DIRECTION: Your task is to quote the records from their first line through the line containing "const sink = 0.5;", with nothing added or left out.

——

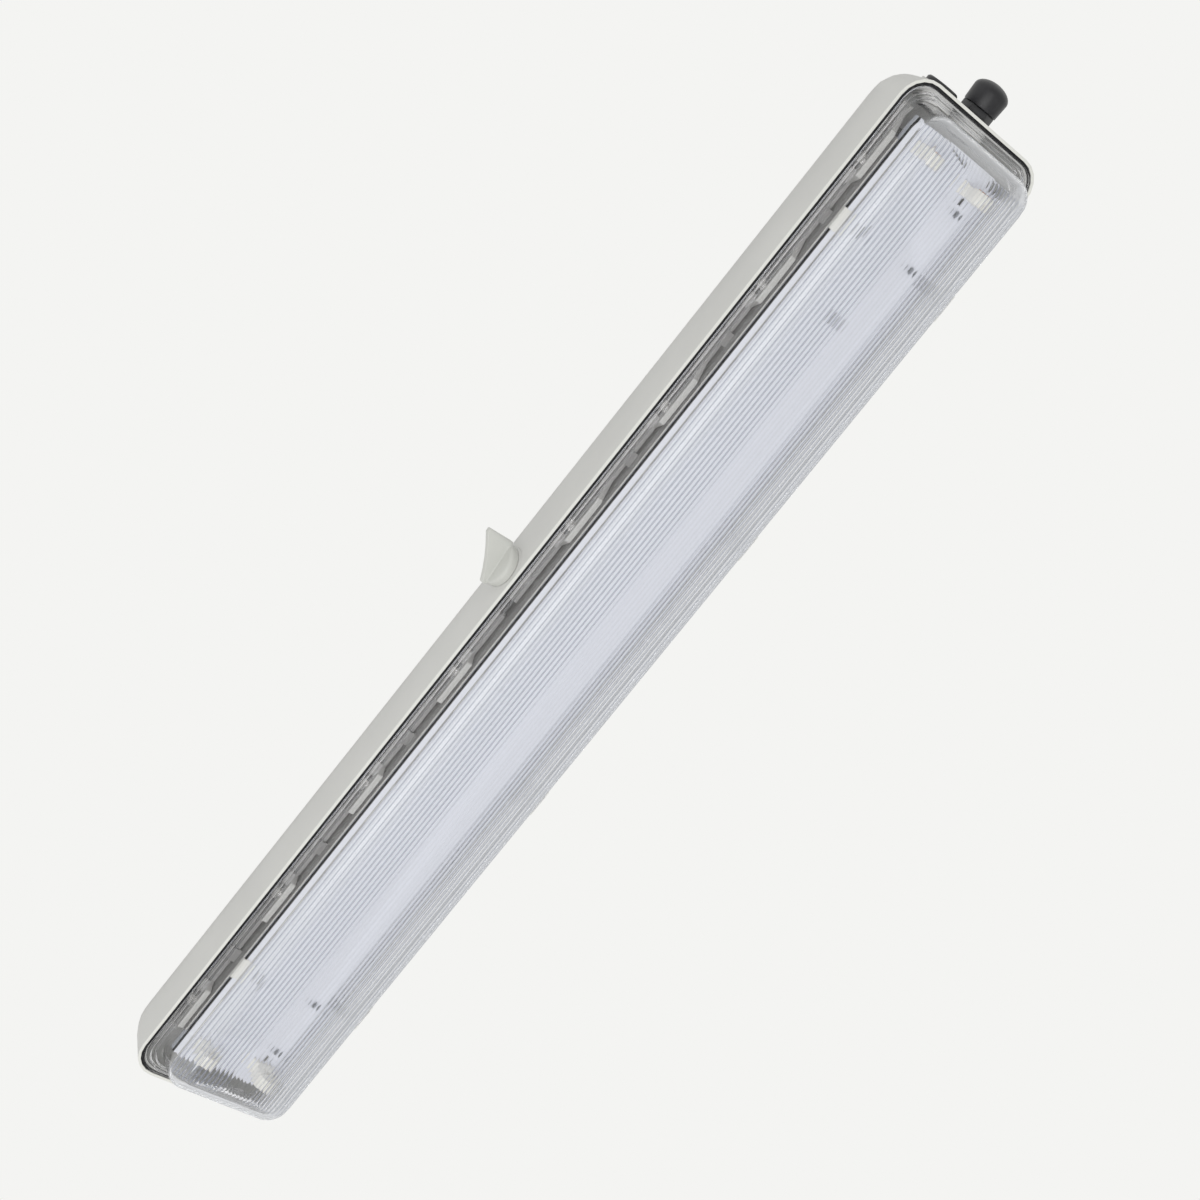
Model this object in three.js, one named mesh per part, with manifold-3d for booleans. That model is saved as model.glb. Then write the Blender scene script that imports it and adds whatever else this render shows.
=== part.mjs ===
// Vapor tight light fixture for two 1200 mm tubes: moulded housing, ribbed clear bowl, central lock.
// Millimetres. +Z points to the ceiling, +X to the cable gland, -Y to the lock. The origin is the
// centre of the flat back, so every depth below is measured downward from it.
import * as THREE from "three";
import { mergeVertices } from "three/addons/utils/BufferGeometryUtils.js";
import Module from "manifold-3d";

const wasm = await Module();
wasm.setup();

// Clearances and overruns shared by all pieces
const gap = 0.3;
const overrun = 1;
const sink = 0.5;

// Lampholders for tubes with two pins; their span sets the fixture's length
const holderSpan = 1209;
const lampInset = 22;
const lampHeight = 24;
const holderThickness = 14;
const holderRadius = 13;
const holderWaist = 10;
const holderWaistHeight = 6;
const rotorRadius = 7.5;
const rotorThickness = 5.4;
const rotorSlotWidth = 3;
const rotorSlotDepth = 3.4;
const pocketDepth = 6;
const contactWidth = 3;
const contactThickness = 0.6;
const contactLength = 9;
const contactSpacing = 7;

// Gear tray: folded sheet steel; its width sets the fixture's width
const trayWidth = 120;
const trayEndReach = 24.5;
const trayEndGap = 36;
const traySideGap = 2.5;
const sheet = 1;
const trayFoldHeight = 12;
const trayCornerNotch = 8;
const wingStep = 8;
const wingClearance = 1;
const wingEndInset = 11;
const wingLipHeight = 6;
const outerScrewInset = 49;
const innerScrewInset = 120;
const trayScrewInset = 18;
const trayBossRadius = 5;
const screwRadius = 2;
const screwLength = 14;
const screwHeadRadius = 4.2;
const screwCrownRadius = 3.4;
const screwHeadHeight = 2.4;
const screwRecessRadius = 2;
const screwRecessDepth = 1.4;
const traySlotLength = 14;
const traySlotWidth = 3.2;
const traySlotPitch = 7;
const traySlotInset = 123;
const traySlotSide = 34.5;
const wingSlotSide = 76;
const trayWindowInset = 205;
const trayWindowSide = 14;
const wireHoleRadius = 4;
const footSlotLength = 8;
const footSlotGap = 1.5;
const trayClipInset = 124;
const trayClipLength = 26;
const trayClipReach = 4;
const trayClipThickness = 1.6;

// Housing: a moulded tub, open downward
const rimCornerRadius = 31;
const backCornerRadius = 24;
const housingWall = 3;
const sideDraft = 6.5;
const endDraft = 10;
const sideBackRadius = 6;
const endBackRadius = 22;
const shelfReach = 10.5;
const shelfThickness = 3;
const shelfDepth = 50;
const rimOverlap = 0.7;

// Gasket: a foamed ring under the shelf
const gasketInset = 3.3;
const gasketWidth = 4;
const gasketHeight = 5.2;

// Bowl: flange, upright walls, round shoulders and a crowned front
const bowlWall = 2.5;
const flangeInset = 5.8;
const flangeThickness = 3;
const flangeBeadInset = 9;
const flangeBeadWidth = 2.4;
const flangeBeadHeight = 0.9;
const bowlWallInset = 18.5;
const bowlDraft = 1;
const lampClearance = 30.5;
const shoulderRadius = 18;
const crownRise = 6;
const crownEndSpan = 20;
const bowlCornerRadius = 28;
const bowlFrontCornerRadius = 12;

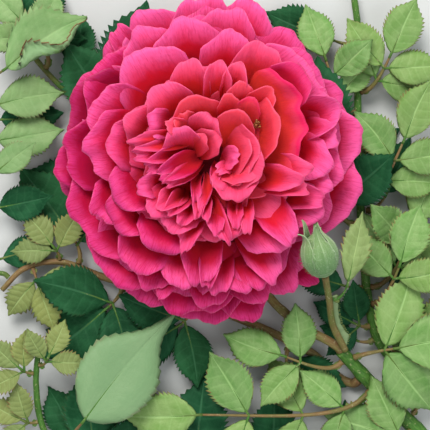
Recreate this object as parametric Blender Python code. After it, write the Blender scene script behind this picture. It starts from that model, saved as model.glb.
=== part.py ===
"""Cut flowering shoot of a rose, lying on a level surface with its open bloom facing up.

Lengths are in millimetres until a mesh is made, in metres. +Z is up, and +Y is the top of the shoot.
"""

import math
import random

import bmesh
import bpy
from mathutils import Matrix, Vector
from mathutils.bvhtree import BVHTree

MM = 0.001
GAP = 0.3

# Layout grid, as seen from straight above: UNIT is one square's width at height FOCUS.
UNIT = 0.36
FOCUS = 40.0
EYE = 540.0
GRID_MIDDLE = 215.0
ORIGIN_X = 5.5
ORIGIN_Y = -9.6

# Bloom.
BLOOM_PLACE = (208, 156)
BLOOM_HEIGHT = 45.0
PETAL_COLUMNS = 3
PETAL_THICK = 0.9
TUCK = 2.4
LENGTHWAYS = 0.06
HIP_FOOT = 8.0
HIP_TOP = 16.8
HIP_RADIUS = 5.6
SEPAL_LENGTH = 27.0

# Bud.
BUD_LENGTH = 17.0
BUD_RADIUS = 6.0

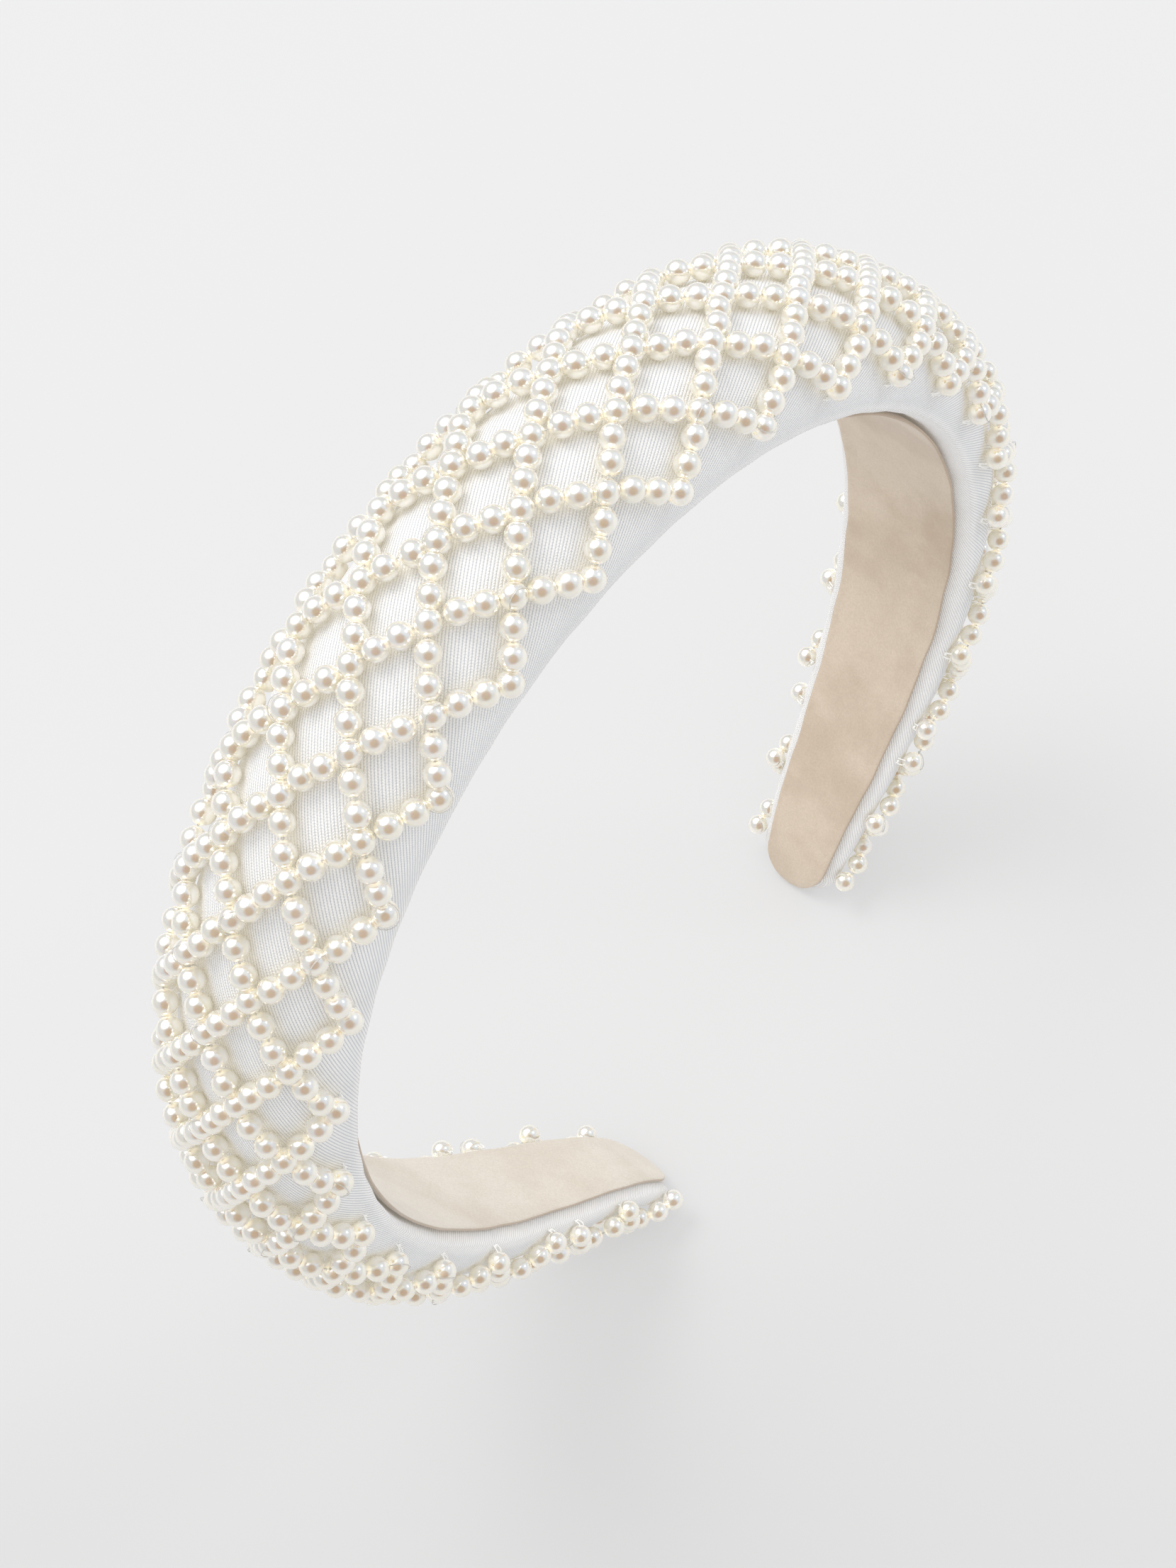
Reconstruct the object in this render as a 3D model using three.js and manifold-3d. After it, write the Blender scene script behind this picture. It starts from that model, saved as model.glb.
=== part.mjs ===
// A padded headband with a net of pearls, in millimetres, standing on its two tips.
// X runs from the left tip to the right tip, Y across the width of the band, Z up.
// A place on the band is s, the distance along the inner face from the crown (positive towards
// the left tip), y across the band, and h, the height above the inner face.
import * as THREE from 'three';
import { mergeVertices } from 'three/addons/utils/BufferGeometryUtils.js';
import Module from 'manifold-3d';

const wasm = await Module();
wasm.setup();

// The bend of the inner face, as curvature in 1/mm. It turns outwards again before the tips, and
// the relaxed band is slightly skewed: one tip stands in front of the other.
const HALF_LENGTH = 171.7;
const CROWN_CURVATURE = 0.0177;
const TIP_FLARE = 2.79;
const SKEW = 5.7;
const PATH_STEPS = 600;

// The padded section, at the crown and at the tips
const CROWN_WIDTH = 23.4;
const TIP_WIDTH = 12.2;
const WIDTH_TAPER = 3.1;
const CROWN_HEIGHT = 12.7;
const TIP_HEIGHT = 4.6;
const HEIGHT_TAPER = 1.5;
const WIDEST_LEVEL = 2.3;
const SECTION_ROUNDNESS = 2.35;
const UNDERSIDE_FLATNESS = 0.6;
const SECTION_POINTS = 16;
const TIP_ROUNDING = 6;
const TIP_STATIONS = [0.42, 0.75, 0.93, 1];
const TIP_BLUNTNESS = 0.12;
const TIP_RISE = 0.55;
const TIP_END_HEIGHT = WIDEST_LEVEL + (TIP_HEIGHT - WIDEST_LEVEL) * TIP_RISE;
const FLOOR_TRIM = 1.0;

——

THE OUTPUT:
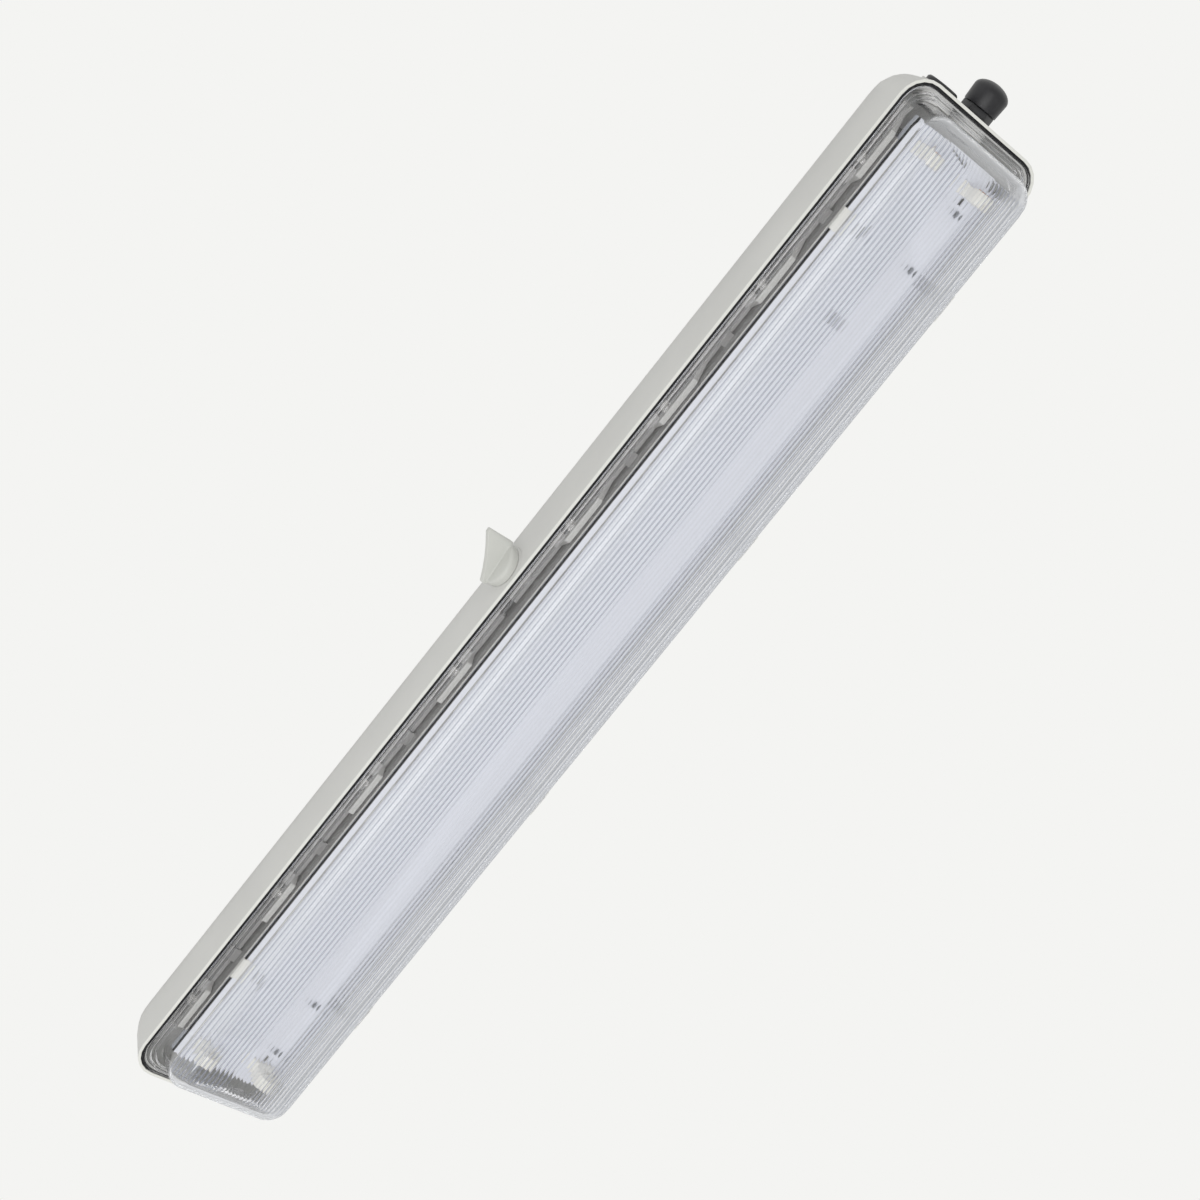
Model this object in three.js, one named mesh per part, with manifold-3d for booleans. That model is saved as model.glb. Then write the Blender scene script that imports it and adds whatever else this render shows.
=== part.mjs ===
// Vapor tight light fixture for two 1200 mm tubes: moulded housing, ribbed clear bowl, central lock.
// Millimetres. +Z points to the ceiling, +X to the cable gland, -Y to the lock. The origin is the
// centre of the flat back, so every depth below is measured downward from it.
import * as THREE from "three";
import { mergeVertices } from "three/addons/utils/BufferGeometryUtils.js";
import Module from "manifold-3d";

const wasm = await Module();
wasm.setup();

// Clearances and overruns shared by all pieces
const gap = 0.3;
const overrun = 1;
const sink = 0.5;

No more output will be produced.